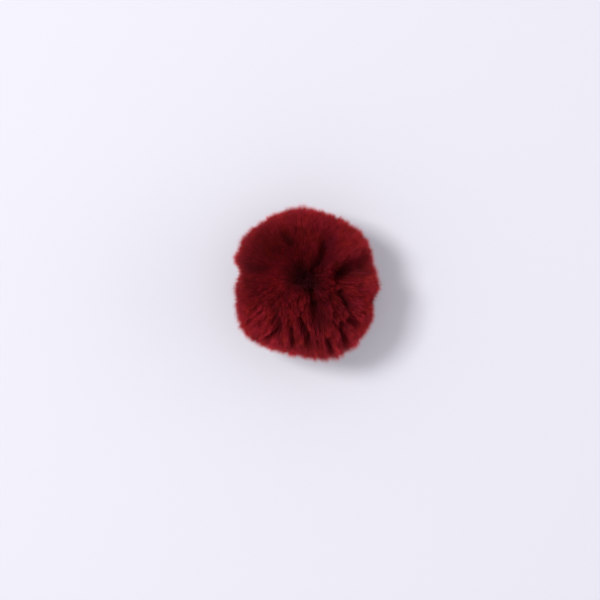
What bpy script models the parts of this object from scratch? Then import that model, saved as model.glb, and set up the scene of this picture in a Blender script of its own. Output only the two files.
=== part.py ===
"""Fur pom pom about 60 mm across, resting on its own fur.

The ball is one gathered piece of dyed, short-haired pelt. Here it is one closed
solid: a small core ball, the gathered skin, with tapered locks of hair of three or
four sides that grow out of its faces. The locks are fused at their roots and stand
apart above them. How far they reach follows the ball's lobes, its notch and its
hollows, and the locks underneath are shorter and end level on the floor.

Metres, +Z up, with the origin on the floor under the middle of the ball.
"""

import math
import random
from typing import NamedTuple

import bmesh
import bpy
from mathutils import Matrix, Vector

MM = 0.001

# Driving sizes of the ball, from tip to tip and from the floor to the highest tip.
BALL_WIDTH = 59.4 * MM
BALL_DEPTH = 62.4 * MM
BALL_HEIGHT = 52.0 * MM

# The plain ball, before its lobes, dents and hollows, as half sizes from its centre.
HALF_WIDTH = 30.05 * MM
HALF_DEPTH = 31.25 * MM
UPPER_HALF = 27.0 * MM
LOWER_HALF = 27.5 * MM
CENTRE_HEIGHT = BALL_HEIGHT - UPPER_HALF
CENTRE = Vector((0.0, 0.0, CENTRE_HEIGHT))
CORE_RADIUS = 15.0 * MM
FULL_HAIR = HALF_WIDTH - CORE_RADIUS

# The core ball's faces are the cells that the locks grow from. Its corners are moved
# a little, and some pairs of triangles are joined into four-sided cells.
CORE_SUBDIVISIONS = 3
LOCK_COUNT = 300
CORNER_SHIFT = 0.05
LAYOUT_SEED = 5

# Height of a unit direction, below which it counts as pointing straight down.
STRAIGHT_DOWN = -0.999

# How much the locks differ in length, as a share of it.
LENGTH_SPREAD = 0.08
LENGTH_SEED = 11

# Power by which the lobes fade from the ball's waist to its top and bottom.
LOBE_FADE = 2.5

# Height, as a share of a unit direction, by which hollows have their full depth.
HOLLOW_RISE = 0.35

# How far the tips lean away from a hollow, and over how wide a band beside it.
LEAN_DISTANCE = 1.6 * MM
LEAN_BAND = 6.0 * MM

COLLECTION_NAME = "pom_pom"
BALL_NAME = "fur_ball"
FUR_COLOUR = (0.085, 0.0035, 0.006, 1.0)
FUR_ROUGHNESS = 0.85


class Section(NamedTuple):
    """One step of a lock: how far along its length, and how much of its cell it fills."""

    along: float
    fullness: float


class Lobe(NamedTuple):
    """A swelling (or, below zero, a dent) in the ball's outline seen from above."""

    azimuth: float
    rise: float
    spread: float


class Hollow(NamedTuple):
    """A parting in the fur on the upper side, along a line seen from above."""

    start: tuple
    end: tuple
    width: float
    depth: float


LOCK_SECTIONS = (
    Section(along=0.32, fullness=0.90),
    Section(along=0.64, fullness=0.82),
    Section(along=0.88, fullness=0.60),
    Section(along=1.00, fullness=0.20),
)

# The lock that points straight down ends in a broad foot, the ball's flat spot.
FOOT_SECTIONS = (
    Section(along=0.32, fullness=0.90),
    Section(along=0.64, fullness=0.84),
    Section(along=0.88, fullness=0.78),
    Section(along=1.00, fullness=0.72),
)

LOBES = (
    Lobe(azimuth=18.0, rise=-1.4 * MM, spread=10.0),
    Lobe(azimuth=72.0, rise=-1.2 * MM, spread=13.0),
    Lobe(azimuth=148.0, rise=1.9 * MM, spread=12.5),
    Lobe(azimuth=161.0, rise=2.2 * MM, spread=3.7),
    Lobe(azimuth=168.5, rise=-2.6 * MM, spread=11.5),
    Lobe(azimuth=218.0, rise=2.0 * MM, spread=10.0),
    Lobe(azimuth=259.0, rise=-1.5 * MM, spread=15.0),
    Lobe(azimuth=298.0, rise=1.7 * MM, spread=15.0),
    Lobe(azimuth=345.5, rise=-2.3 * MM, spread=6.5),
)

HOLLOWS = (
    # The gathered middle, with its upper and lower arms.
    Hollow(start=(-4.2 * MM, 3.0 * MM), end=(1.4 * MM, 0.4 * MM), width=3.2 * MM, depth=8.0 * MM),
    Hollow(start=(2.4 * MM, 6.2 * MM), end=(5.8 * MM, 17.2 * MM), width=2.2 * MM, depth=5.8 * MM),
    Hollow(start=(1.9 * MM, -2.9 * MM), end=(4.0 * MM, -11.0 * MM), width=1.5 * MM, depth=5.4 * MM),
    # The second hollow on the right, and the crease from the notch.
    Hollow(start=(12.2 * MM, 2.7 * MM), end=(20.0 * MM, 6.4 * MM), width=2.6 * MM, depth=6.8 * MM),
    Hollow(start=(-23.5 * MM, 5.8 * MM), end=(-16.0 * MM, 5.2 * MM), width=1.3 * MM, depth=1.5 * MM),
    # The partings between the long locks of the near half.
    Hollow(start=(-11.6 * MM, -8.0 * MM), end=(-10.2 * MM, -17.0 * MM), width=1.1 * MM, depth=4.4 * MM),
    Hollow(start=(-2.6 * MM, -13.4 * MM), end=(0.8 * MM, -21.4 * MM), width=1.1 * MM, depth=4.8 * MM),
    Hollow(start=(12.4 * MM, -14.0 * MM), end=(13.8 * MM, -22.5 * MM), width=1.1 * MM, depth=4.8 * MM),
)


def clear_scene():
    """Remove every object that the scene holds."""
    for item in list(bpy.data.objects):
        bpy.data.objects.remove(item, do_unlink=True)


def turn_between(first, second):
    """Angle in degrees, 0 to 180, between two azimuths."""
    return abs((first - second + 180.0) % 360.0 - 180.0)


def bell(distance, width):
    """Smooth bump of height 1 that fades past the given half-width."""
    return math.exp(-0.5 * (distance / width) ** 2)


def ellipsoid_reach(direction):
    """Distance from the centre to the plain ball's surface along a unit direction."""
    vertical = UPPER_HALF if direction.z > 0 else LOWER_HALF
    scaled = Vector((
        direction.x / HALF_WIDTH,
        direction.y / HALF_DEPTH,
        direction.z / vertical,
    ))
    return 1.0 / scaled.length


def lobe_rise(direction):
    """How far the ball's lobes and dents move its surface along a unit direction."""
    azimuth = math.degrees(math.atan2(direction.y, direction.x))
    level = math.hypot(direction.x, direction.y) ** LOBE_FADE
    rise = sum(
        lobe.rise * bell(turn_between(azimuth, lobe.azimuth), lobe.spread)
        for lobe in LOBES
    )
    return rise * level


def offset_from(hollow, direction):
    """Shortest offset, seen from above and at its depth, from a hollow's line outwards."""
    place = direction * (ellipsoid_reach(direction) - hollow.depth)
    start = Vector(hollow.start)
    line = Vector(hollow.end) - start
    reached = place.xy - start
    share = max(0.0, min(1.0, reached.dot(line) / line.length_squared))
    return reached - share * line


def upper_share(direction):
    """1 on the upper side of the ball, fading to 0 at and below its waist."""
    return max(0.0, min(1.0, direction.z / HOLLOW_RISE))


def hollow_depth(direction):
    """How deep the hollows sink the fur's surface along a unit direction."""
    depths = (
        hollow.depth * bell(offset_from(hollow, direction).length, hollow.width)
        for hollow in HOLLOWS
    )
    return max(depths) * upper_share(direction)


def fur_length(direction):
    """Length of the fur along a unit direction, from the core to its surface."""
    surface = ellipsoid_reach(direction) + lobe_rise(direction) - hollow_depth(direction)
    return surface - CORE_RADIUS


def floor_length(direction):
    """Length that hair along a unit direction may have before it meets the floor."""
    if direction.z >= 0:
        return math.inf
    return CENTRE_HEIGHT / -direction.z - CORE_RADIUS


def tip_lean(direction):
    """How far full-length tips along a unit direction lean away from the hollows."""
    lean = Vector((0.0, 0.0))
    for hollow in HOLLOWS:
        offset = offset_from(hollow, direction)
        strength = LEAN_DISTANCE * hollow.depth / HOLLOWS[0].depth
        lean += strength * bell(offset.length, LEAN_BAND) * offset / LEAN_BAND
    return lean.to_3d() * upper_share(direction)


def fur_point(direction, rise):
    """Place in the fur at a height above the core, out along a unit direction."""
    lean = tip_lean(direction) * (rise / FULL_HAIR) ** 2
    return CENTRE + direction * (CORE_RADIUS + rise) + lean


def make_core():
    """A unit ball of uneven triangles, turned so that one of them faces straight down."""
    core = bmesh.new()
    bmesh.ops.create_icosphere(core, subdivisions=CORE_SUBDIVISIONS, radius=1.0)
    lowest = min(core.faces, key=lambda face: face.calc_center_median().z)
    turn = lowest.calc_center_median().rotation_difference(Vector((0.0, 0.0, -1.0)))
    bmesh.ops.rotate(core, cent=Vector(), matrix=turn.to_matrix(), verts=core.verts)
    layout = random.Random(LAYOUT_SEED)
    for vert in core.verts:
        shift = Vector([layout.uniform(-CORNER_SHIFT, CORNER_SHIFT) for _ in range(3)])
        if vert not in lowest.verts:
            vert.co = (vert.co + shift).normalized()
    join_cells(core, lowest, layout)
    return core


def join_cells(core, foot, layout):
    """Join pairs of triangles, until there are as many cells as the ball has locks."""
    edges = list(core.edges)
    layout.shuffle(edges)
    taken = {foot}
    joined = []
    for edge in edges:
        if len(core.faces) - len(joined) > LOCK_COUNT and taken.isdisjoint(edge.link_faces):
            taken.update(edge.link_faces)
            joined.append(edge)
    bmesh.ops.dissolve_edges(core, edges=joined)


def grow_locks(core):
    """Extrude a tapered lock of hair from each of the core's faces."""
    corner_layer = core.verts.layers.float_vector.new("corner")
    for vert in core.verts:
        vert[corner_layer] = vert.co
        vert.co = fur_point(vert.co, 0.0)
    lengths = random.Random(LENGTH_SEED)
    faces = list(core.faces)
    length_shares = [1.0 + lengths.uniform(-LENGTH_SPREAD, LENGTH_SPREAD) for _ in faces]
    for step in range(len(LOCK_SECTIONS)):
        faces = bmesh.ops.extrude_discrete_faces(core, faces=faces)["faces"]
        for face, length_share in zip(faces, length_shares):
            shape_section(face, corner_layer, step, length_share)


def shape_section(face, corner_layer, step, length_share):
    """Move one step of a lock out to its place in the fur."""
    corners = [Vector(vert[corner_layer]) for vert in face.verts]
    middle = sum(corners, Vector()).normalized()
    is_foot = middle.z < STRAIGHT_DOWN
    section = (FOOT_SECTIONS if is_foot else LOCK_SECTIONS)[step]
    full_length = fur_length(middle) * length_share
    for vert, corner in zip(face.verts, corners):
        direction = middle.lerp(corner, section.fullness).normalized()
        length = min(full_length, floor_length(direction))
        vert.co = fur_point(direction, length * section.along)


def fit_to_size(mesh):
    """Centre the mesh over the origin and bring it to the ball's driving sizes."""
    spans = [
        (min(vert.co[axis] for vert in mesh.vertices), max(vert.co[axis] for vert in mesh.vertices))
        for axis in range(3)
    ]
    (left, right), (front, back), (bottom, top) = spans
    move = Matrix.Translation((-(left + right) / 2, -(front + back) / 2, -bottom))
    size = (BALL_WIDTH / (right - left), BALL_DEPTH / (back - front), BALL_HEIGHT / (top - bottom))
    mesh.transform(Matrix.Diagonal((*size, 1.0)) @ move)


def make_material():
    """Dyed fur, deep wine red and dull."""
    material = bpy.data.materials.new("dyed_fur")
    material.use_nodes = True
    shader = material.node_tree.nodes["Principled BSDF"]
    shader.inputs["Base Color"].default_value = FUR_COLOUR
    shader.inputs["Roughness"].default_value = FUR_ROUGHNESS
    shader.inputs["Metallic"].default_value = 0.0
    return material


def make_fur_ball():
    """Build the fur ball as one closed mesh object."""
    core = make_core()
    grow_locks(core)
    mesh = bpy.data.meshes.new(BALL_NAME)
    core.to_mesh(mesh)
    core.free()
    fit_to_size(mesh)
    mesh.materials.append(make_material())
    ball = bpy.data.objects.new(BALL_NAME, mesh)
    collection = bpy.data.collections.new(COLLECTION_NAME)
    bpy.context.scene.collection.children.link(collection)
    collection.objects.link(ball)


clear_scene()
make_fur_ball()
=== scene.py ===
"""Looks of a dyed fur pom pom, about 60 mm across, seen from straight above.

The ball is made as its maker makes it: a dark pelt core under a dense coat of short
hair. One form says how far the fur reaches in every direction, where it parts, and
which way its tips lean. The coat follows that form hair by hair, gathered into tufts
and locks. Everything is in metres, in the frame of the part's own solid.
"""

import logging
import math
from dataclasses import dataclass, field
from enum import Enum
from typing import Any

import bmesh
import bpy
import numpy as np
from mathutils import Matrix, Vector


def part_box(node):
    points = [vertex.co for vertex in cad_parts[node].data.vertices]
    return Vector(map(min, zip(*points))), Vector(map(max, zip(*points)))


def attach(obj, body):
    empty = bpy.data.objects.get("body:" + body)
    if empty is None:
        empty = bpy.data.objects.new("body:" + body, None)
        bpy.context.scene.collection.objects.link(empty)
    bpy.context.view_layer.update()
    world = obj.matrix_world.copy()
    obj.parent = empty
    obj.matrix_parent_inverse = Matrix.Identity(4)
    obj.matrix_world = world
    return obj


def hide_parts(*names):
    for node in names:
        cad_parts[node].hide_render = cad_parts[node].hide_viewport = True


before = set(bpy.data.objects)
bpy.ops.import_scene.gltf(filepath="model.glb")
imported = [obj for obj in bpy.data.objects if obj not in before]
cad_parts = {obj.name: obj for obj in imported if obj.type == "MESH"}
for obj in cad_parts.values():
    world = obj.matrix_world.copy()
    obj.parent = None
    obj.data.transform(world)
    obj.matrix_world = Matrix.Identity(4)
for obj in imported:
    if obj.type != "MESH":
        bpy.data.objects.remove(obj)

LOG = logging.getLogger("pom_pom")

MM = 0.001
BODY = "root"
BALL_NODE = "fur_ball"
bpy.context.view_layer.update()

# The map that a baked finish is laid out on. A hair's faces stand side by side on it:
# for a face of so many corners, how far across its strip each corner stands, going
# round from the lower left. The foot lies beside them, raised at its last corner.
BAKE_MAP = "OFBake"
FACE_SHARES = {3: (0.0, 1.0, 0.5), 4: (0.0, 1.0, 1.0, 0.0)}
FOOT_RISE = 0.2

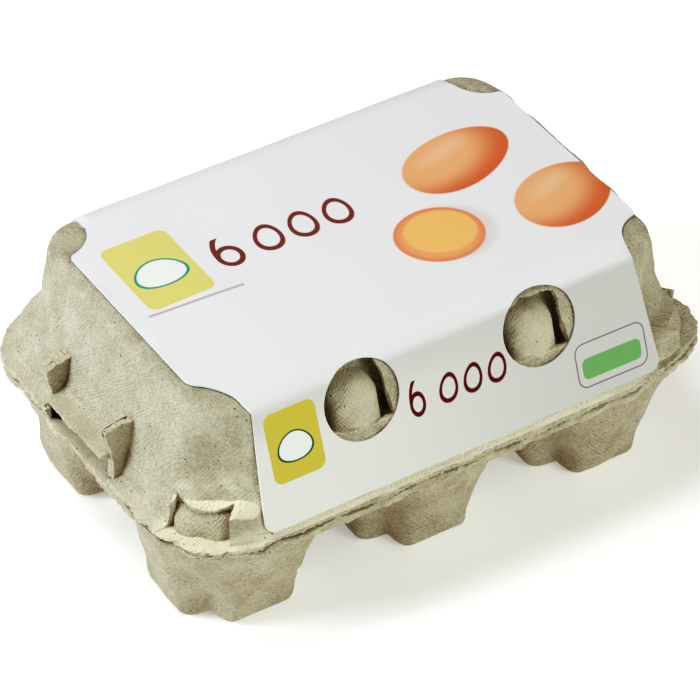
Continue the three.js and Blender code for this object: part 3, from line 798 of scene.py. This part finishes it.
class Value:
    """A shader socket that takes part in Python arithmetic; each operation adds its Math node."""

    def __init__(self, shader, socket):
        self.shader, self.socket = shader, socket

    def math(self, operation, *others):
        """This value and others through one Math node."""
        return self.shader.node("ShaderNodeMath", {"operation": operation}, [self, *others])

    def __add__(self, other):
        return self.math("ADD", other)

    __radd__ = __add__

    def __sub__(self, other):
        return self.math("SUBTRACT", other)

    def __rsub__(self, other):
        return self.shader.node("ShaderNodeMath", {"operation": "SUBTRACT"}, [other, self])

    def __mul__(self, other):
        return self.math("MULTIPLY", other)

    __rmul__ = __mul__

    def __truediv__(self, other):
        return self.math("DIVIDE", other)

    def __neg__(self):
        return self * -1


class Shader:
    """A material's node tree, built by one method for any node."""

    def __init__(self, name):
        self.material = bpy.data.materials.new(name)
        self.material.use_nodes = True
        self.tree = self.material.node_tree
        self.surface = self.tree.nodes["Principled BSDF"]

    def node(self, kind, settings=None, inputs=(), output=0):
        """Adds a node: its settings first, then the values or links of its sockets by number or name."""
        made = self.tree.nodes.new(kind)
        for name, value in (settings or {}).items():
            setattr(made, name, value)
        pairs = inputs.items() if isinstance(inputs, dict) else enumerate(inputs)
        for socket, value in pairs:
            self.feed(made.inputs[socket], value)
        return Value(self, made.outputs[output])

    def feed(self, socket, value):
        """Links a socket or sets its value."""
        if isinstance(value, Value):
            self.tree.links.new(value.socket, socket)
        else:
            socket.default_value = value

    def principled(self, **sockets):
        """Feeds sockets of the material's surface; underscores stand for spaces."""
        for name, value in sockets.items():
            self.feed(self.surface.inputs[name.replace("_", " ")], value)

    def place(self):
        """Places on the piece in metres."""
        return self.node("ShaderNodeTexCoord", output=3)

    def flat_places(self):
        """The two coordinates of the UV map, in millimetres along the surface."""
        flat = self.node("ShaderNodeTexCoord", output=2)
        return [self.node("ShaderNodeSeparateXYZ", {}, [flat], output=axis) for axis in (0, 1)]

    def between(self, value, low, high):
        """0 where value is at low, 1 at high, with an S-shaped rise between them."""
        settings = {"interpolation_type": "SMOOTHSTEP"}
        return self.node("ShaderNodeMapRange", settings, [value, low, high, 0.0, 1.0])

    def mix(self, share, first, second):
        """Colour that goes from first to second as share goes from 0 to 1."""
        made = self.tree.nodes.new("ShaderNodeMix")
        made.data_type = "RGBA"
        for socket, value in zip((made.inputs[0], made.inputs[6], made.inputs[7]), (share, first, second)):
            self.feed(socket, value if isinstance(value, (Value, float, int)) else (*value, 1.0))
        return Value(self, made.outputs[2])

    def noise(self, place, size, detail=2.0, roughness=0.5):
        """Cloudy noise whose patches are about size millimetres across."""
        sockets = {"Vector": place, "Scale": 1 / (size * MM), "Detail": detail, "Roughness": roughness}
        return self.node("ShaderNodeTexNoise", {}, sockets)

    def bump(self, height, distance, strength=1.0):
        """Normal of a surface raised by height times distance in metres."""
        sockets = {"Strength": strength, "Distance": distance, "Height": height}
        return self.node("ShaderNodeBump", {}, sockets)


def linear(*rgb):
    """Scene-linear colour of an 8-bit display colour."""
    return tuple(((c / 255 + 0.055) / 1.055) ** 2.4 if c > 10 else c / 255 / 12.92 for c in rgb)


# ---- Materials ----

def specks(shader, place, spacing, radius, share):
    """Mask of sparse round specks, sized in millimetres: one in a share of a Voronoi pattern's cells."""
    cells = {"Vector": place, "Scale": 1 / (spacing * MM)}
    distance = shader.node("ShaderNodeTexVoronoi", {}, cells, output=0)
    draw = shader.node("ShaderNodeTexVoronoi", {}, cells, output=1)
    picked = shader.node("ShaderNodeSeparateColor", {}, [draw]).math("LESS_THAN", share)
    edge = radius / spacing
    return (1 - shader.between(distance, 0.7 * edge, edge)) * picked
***
REQUIREMENTS
From the entries above, copy each line holding "objects".

OUTPUT BELOW
    for item in list(bpy.data.objects):
        bpy.data.objects.remove(item, do_unlink=True)
    ball = bpy.data.objects.new(BALL_NAME, mesh)
    collection.objects.link(ball)
    empty = bpy.data.objects.get("body:" + body)
        empty = bpy.data.objects.new("body:" + body, None)
        bpy.context.scene.collection.objects.link(empty)
before = set(bpy.data.objects)
imported = [obj for obj in bpy.data.objects if obj not in before]
        bpy.data.objects.remove(obj)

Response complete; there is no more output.